**Source material**
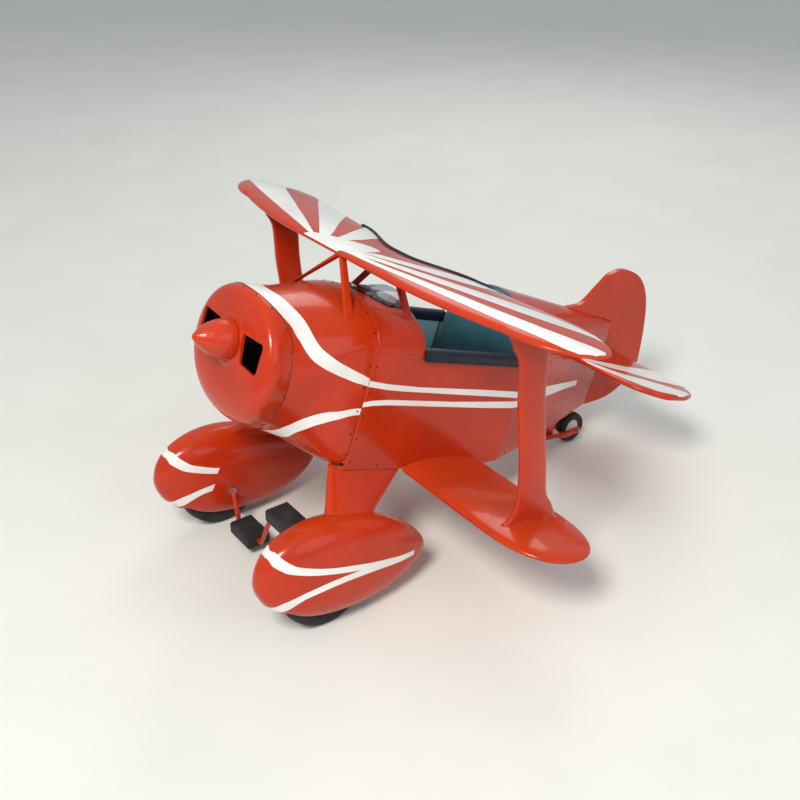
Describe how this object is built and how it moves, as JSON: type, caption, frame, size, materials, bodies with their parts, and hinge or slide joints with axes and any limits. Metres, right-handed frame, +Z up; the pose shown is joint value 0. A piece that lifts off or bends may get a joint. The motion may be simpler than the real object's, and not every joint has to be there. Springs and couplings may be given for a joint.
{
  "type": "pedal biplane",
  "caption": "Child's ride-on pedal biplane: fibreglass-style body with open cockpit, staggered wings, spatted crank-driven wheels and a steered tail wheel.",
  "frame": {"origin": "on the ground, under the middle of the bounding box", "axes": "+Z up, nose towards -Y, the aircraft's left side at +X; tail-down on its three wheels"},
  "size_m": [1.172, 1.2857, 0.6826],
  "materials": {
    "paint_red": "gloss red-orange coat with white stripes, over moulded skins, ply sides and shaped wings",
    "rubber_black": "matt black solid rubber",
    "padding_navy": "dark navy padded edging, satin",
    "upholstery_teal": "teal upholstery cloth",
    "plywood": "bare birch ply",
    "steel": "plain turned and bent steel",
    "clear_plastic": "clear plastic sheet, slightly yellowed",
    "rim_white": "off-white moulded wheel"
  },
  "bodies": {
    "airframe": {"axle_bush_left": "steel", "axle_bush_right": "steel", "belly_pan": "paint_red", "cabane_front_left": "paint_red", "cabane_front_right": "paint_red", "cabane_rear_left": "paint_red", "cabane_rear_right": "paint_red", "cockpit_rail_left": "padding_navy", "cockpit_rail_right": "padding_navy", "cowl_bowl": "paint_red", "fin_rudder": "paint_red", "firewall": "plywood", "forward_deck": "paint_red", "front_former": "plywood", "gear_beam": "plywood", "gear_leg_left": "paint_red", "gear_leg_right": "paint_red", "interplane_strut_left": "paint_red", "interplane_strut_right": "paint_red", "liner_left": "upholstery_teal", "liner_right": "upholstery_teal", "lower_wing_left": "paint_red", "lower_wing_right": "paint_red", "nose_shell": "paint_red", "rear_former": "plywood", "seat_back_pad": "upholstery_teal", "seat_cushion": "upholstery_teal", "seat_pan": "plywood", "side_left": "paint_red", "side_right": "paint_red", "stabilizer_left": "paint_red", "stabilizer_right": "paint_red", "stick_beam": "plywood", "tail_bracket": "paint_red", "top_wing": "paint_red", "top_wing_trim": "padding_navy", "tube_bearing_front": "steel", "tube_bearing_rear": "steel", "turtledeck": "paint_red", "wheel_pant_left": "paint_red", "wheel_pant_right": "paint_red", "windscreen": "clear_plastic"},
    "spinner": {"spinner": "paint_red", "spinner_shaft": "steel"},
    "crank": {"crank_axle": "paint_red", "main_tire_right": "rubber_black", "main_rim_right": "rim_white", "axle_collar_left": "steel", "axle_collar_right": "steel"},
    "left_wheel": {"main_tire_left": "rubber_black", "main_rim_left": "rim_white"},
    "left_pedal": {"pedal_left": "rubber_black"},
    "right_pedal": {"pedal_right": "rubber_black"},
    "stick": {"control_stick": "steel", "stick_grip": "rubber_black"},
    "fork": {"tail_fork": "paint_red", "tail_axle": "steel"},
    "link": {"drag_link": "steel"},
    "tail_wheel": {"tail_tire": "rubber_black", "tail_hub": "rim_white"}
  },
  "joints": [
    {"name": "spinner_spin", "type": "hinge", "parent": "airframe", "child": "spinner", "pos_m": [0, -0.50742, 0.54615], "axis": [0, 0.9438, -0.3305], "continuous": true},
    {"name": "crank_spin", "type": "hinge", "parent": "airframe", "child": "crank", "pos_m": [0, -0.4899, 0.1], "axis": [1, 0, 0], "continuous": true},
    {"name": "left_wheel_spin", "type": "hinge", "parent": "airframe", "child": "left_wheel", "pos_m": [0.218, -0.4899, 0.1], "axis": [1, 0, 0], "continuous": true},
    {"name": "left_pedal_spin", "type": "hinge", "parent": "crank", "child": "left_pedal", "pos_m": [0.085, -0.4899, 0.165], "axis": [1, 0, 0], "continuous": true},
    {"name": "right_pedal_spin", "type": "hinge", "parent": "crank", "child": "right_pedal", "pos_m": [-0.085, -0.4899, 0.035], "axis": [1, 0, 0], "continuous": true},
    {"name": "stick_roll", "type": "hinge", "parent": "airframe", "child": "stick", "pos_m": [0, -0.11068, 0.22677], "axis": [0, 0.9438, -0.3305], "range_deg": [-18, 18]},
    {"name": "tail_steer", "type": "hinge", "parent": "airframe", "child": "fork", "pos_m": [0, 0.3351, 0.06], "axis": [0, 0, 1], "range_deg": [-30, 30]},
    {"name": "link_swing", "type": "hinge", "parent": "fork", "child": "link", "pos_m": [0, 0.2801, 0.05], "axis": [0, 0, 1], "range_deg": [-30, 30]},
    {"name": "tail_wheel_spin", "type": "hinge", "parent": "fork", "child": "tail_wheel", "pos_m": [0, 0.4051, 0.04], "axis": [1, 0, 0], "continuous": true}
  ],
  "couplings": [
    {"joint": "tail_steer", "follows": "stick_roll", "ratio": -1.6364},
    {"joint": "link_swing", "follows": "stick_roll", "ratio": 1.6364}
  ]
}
==
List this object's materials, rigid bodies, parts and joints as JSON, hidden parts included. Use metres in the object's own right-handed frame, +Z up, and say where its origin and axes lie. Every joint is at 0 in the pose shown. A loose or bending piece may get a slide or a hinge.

**Written problem**
Out of the material above, select every line that holds the string "this".

**Expected answer**
Describe how this object is built and how it moves, as JSON: type, caption, frame, size, materials, bodies with their parts, and hinge or slide joints with axes and any limits. Metres, right-handed frame, +Z up; the pose shown is joint value 0. A piece that lifts off or bends may get a joint. The motion may be simpler than the real object's, and not every joint has to be there. Springs and couplings may be given for a joint.
List this object's materials, rigid bodies, parts and joints as JSON, hidden parts included. Use metres in the object's own right-handed frame, +Z up, and say where its origin and axes lie. Every joint is at 0 in the pose shown. A loose or bending piece may get a slide or a hinge.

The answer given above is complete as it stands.